Affonso Beato's stunning cinematography is superb, keeping everything satisfyingly cool and desaturated in a way that will be familiar to fans of The Ring, but still manages to inject interiors with splashes of fluorescent tube green and sickly yellow. This is in contrast to Junichirô Hayashi's camerawork on the original (he also shot Ringu) which subdued every colour except the vivid red and yellow of Mitsuko's bag and jacket.

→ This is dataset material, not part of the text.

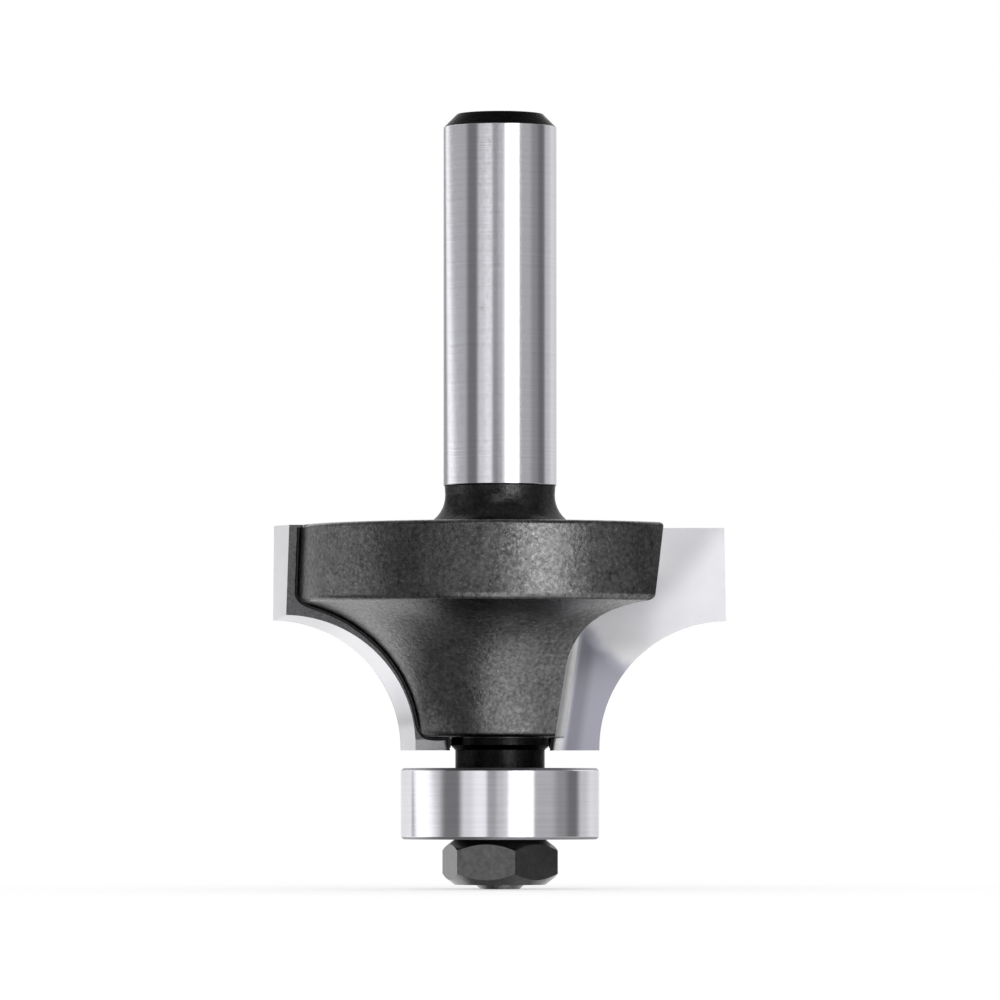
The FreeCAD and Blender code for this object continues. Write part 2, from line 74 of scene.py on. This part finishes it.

Curiously, Natasha's bag in the remake is decorated with a Hello Kitty logo, surely a nod to the movie's Japanese origins.

No-one in the small cast puts a foot wrong, and Jennifer Connelly, in particular puts in a convincing performance as the slowly unravelling Dahlia. John C Reilly, who plays letting agent Mr Murray, Tim Roth as Dahlia's lawyer Jeff Platzer and Pete Postlethwaite as creepy building superintendent Veeck are all enjoyably faultless. Relative newcomer Ariel Gade avoids the trap of being cloyingly cute as Ceci and shows incredible promise as a young actress. She's certainly on a par with Rio Kanno, who played the young Ikuko in Honogurai mizu no soko kara, which is quite a compliment in itself.

Salles' Dark Water, sadly fails to inject the horror into this psychological tale, giving the edge to Nakata's original and leaving the remake critically flawed and oddly flat. It's a real shame as all the components were there to make this a genuinely scary, intelligent ghost story.